During the clinical course of HCC, patients may manifest a variety of paraneoplastic syndromes. These syndromes are symptom complexes that cannot be readily explained, either by the local or distant spread of the tumour or by the elaboration of hormones indigenous to the liver. Several studies including those conducted in Nigeria have documented erythrocytosis, hypoglycaemia, hypercalceamia, and hypercholesterolemia as the major paraneoplastic syndromes of HCC [16, 17]. Carcinoid syndrome is an extremely rare manifestation of HCC [10]. Despite the high incidence of HCC in Nigeria, there has not been any report of HCC presenting with carcinoid syndrome.

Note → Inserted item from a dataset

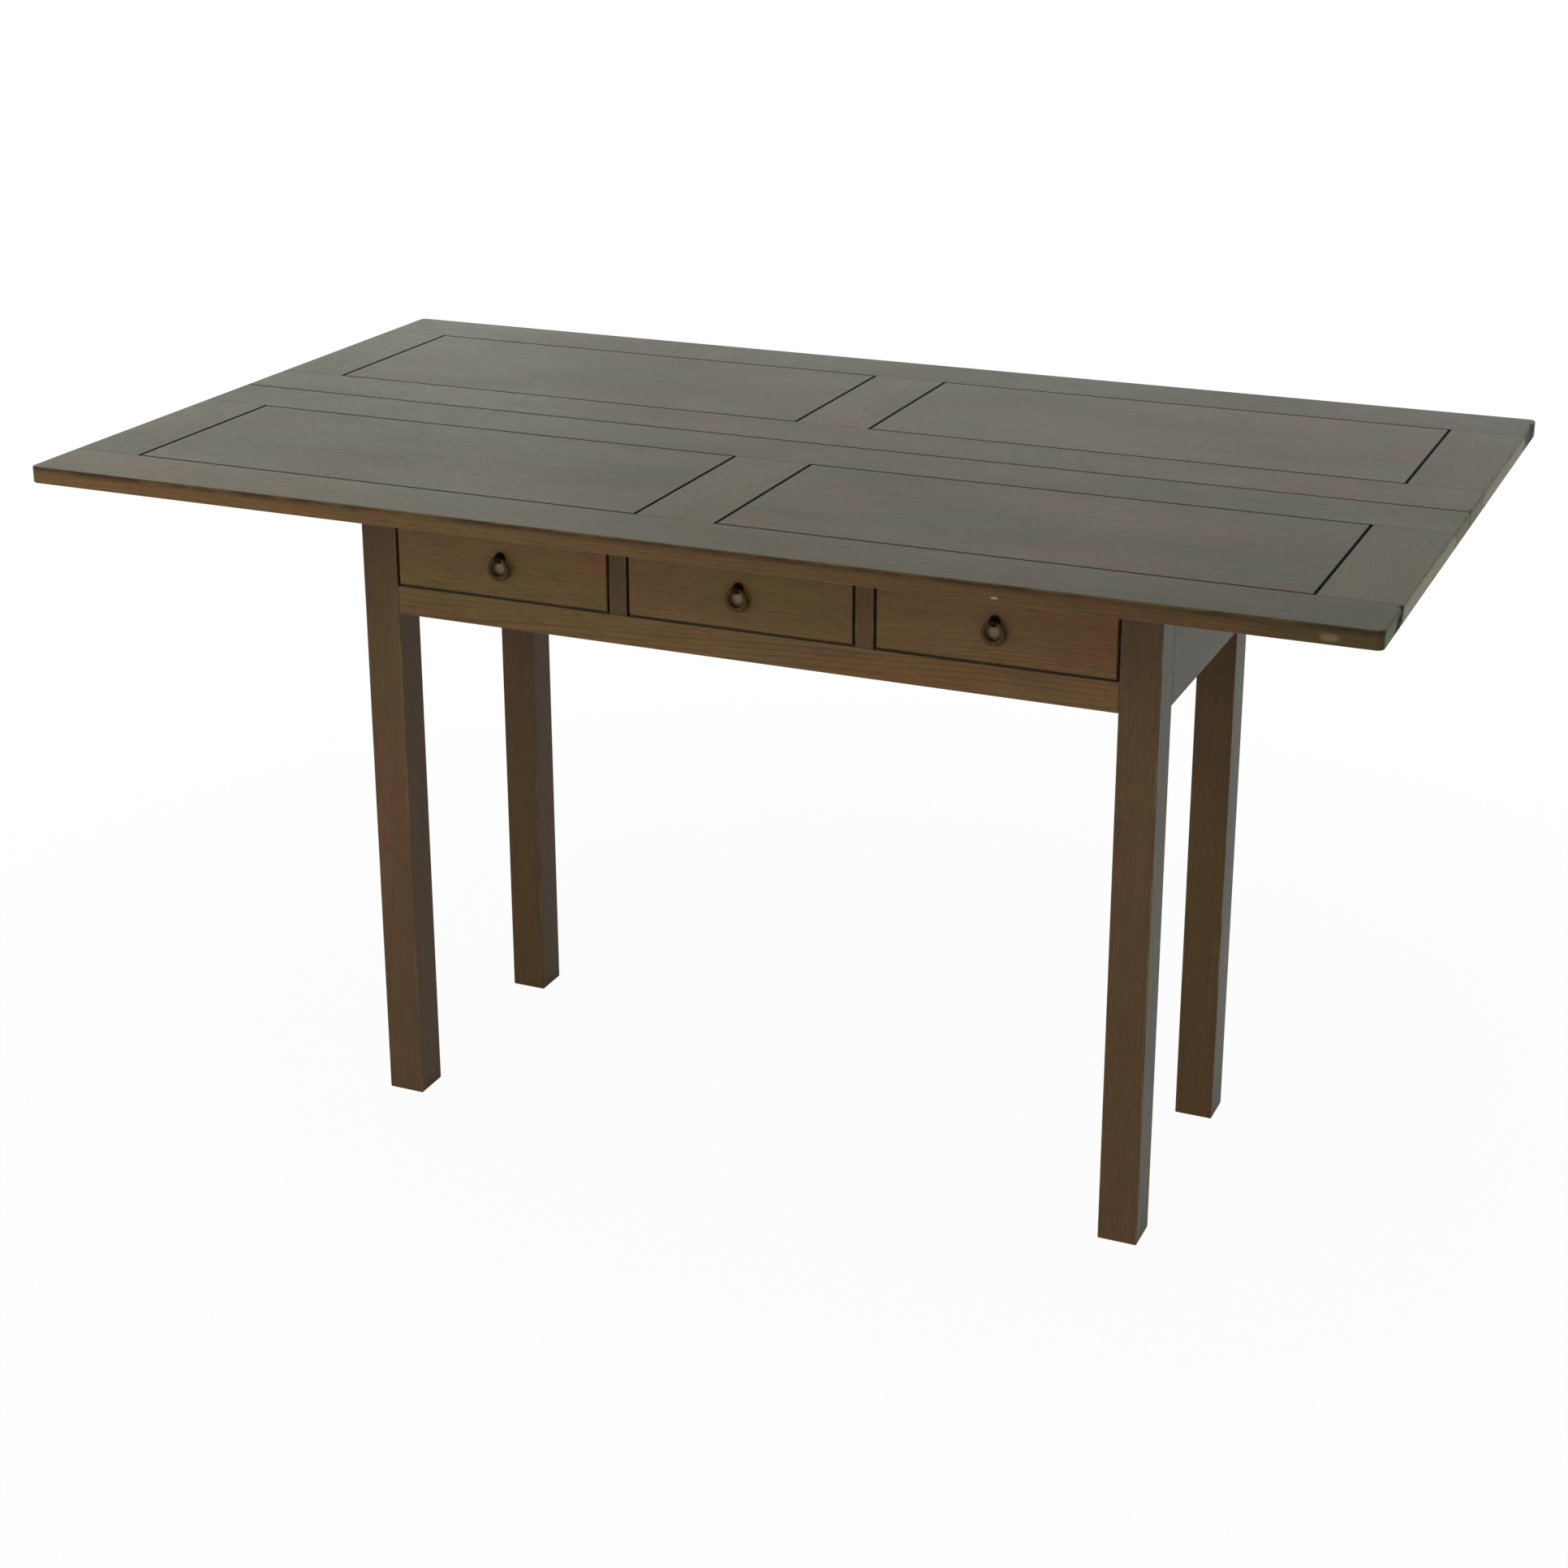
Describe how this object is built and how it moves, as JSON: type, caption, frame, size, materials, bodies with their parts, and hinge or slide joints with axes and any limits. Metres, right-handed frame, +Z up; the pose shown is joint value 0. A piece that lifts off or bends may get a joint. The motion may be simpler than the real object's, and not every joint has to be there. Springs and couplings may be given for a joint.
{
  "type": "extendable console table",
  "caption": "Wooden console table whose framed top folds out flat and slides on a carriage over a legged base with ring-pull drawers.",
  "frame": {"origin": "on the floor under the middle of the opened top", "axes": "+X along the table to the right seen from the front, -Y towards the drawers' front, +Z up"},
  "size_m": [1.4, 0.8, 0.775],
  "materials": {
    "top_wood": "dark stain under a satin varnish",
    "panel_wood": "dark stain under a satin varnish",
    "frame_wood": "dark brown stain under a satin varnish",
    "front_wood": "dark brown stain under a satin varnish",
    "inner_wood": "planed and waxed",
    "dark_bronze": "dark patinated",
    "hinge_steel": "plated"
  },
  "bodies": {
    "frame": {"leg_front_left": "frame_wood", "leg_front_right": "frame_wood", "leg_rear_left": "frame_wood", "leg_rear_right": "frame_wood", "front_lower_rail": "frame_wood", "front_upper_rail": "frame_wood", "divider_left": "frame_wood", "divider_right": "frame_wood", "rear_apron": "frame_wood", "side_apron_left": "frame_wood", "side_apron_right": "frame_wood", "runner_outer_left": "inner_wood", "runner_outer_right": "inner_wood", "runner_inner_left": "inner_wood", "runner_inner_right": "inner_wood", "slide_guide_left": "inner_wood", "slide_guide_right": "inner_wood"},
    "main_leaf": {"main_seam_rail": "top_wood", "main_outer_rail": "top_wood", "main_middle_stile": "top_wood", "main_end_stile_left": "top_wood", "main_end_stile_right": "top_wood", "main_panel_left": "panel_wood", "main_panel_right": "panel_wood", "main_hinge_barrel_left": "hinge_steel", "main_hinge_barrel_middle": "hinge_steel", "main_hinge_barrel_right": "hinge_steel", "slide_carriage": "inner_wood"},
    "fold_leaf": {"fold_seam_rail": "top_wood", "fold_outer_rail": "top_wood", "fold_middle_stile": "top_wood", "fold_end_stile_left": "top_wood", "fold_end_stile_right": "top_wood", "fold_panel_left": "panel_wood", "fold_panel_right": "panel_wood", "fold_hinge_barrel_left": "hinge_steel", "fold_hinge_barrel_middle": "hinge_steel", "fold_hinge_barrel_right": "hinge_steel"},
    "left_drawer": {"left_drawer_front": "front_wood", "left_drawer_left_side": "inner_wood", "left_drawer_right_side": "inner_wood", "left_drawer_back": "inner_wood", "left_drawer_bottom": "inner_wood", "left_pull_post": "dark_bronze"},
    "middle_drawer": {"middle_drawer_front": "front_wood", "middle_drawer_left_side": "inner_wood", "middle_drawer_right_side": "inner_wood", "middle_drawer_back": "inner_wood", "middle_drawer_bottom": "inner_wood", "middle_pull_post": "dark_bronze"},
    "right_drawer": {"right_drawer_front": "front_wood", "right_drawer_left_side": "inner_wood", "right_drawer_right_side": "inner_wood", "right_drawer_back": "inner_wood", "right_drawer_bottom": "inner_wood", "right_pull_post": "dark_bronze"},
    "left_ring": {"left_pull_ring": "dark_bronze"},
    "middle_ring": {"middle_pull_ring": "dark_bronze"},
    "right_ring": {"right_pull_ring": "dark_bronze"}
  },
  "joints": [
    {"name": "top_slide", "type": "slide", "parent": "frame", "child": "main_leaf", "axis": [0, 1, 0], "range_m": [0, 0.2]},
    {"name": "leaf_fold", "type": "hinge", "parent": "main_leaf", "child": "fold_leaf", "pos_m": [0, 0, 0.77525], "axis": [1, 0, 0], "range_deg": [0, 180]},
    {"name": "left_drawer_slide", "type": "slide", "parent": "frame", "child": "left_drawer", "axis": [0, -1, 0], "range_m": [0, 0.22]},
    {"name": "middle_drawer_slide", "type": "slide", "parent": "frame", "child": "middle_drawer", "axis": [0, -1, 0], "range_m": [0, 0.22]},
    {"name": "right_drawer_slide", "type": "slide", "parent": "frame", "child": "right_drawer", "axis": [0, -1, 0], "range_m": [0, 0.22]},
    {"name": "left_ring_swing", "type": "hinge", "parent": "left_drawer", "child": "left_ring", "pos_m": [-0.277, -0.1758, 0.6617], "axis": [-1, 0, 0], "range_deg": [-5, 185]},
    {"name": "middle_ring_swing", "type": "hinge", "parent": "middle_drawer", "child": "middle_ring", "pos_m": [0, -0.1758, 0.6617], "axis": [-1, 0, 0], "range_deg": [-5, 185]},
    {"name": "right_ring_swing", "type": "hinge", "parent": "right_drawer", "child": "right_ring", "pos_m": [0.277, -0.1758, 0.6617], "axis": [-1, 0, 0], "range_deg": [-5, 185]}
  ]
}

A diagnosis of primary hepatic carcinoid tumor requires the exclusion of tumor at more common primary sites. This entails extensive work up [18]. Abdominal ultrasonography was one of the first investigations carried out on this patient and the findings raised a strong suspicion of metastasis to the liver from a carcinoid tumour. A meticulous search for this primary site using computerized tomography (CT) scan failed to show any lesion in the typical locations of carcinoid tumor (appendix, ileum, rectum and bronchi). Arterial hypervascularisation was clearly demonstrated in the hepatic lesions in CT scan after contrast injection. This phenomenon is fairly specific for HCC and that explains its inclusion in the proposed non-invasive criteria for the diagnosis of HCC in cirrhotic patients [19].

The patient also has some known risk factors for liver disease. He has evidence of previous infection by Hepatitis B virus (HBV) as shown by HBsAg seropositivity. There was also a strong history of significant alcohol consumption. Histopathology of liver biopsy showed features typical of HCC of well differentiated variety. It is only when a cell is reasonably differentiated that it may be able to carry out metabolic function including synthesis and secretion of hormones. The processes leading to hormone production are too intricate for a poorly differentiated cell to accomplish.

Tumors that arise from organs that are embryologically derived from the endoderm of the primitive foregut commonly produce the carcinoid syndrome [20]. Since hepatocytes are derived from the same anlage, it is not unexpected that HCC might also produce carcinoid syndrome. However, immunohistochemical studies could not be carried out to further elucidate the cellular origin of the tumor due to lack of facilities for this modality of investigation.

Alpha fetoprotein (AFP) was not significantly elevated in the patient’s serum. This is not surprising because previous studies have found wide variations in AFP validity in the context of HCC diagnosis [21-23]. Ethnic differences are also known to affect the expression of this oncofetal protein by HCC [24, 25].